The central thesis of the book—or perhaps its conceit—is that his father, a “mythological character” he hardly knew, was the epitome of the American dream. As the book implicitly acknowledges, the “idea” of American has from the outset been a foreign idea. It began as a vision and a promise to/by Europeans that their lives could be better in a newer world—a place where the bondage of old world prejudices and old world social and economic constraints could be broken. A world where a people could fashion for themselves a new identity out of nothing but the whole cloth of their own humanity.
Obama’s book is an elegant presentation of how that distinctly political and spiritual American myth became, for him, deeply personal and psychological—part of his own quest for personal identity, and the political template for his negotiation with the demands of racial identity.
In short, the book is one of the most elegant and compelling narrative arguments for “Americanism” I have ever read from a politician.
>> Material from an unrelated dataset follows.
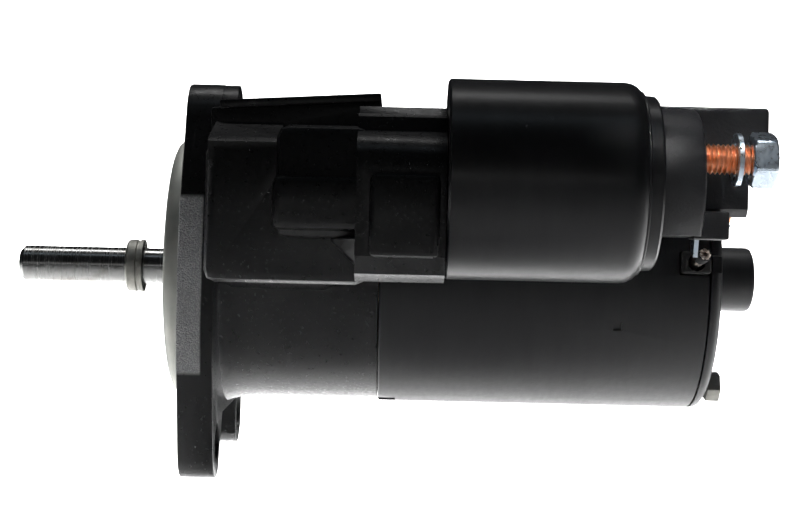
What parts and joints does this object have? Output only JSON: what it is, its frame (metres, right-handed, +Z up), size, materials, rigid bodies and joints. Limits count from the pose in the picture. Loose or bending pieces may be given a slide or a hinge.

Indeed, from anyone.
It’s in this light that I read (and watched) a headline grabbing political hack challenge Obama and other liberal Democrats on the issue of their “anti-americanism.” Such bullshit shouldn’t shock me—but it does.
As reported in Politico:
Early in the “Hardball” interview, Bachmann said she was “very concerned” that Barack Obama “may have anti-American views.”When Matthews pressed her about the connections between liberalism and anti-Americanism, Bachmann continued to blow on the coals: “Well, the liberals that are Jeremiah Wright and Bill Ayers, they are over-the-top anti-American, and that’s the questions that Americans have.” She grouped into this Michelle Obama’s comments that “she’s only recently proud of her country.”
Matthews kept pressing.
“I guess when I heard the word ‘anti-American’ [applied] to Barack, I wanted to see how ready she was to apply it,” Matthews told Politico on Monday. “And she was ready to apply it pretty broadly.”
Matthews asked Bachmann how many of her colleagues were “anti-American.”
“What I would say is that the news media should do a penetrating exposé and take a look,” Bachmann responded. “I wish they would. I wish the American media would take a great look at the views of the people in Congress and find out, are they pro-America or anti-America? I think people would be — would love to see an exposé like that.”
I'm not in the business of tossing about charges of anti-americanism--but only because I think such claims are themselves out of keeping with the American spirit of tolerance and democratic debate. But it is more than a little astonishing that a brash young African student whose impressions of American were established before he ever set foot on these shores--and was only here a few short years--knew more about the deep spiritual meaning of American identity than one of our own "representitives."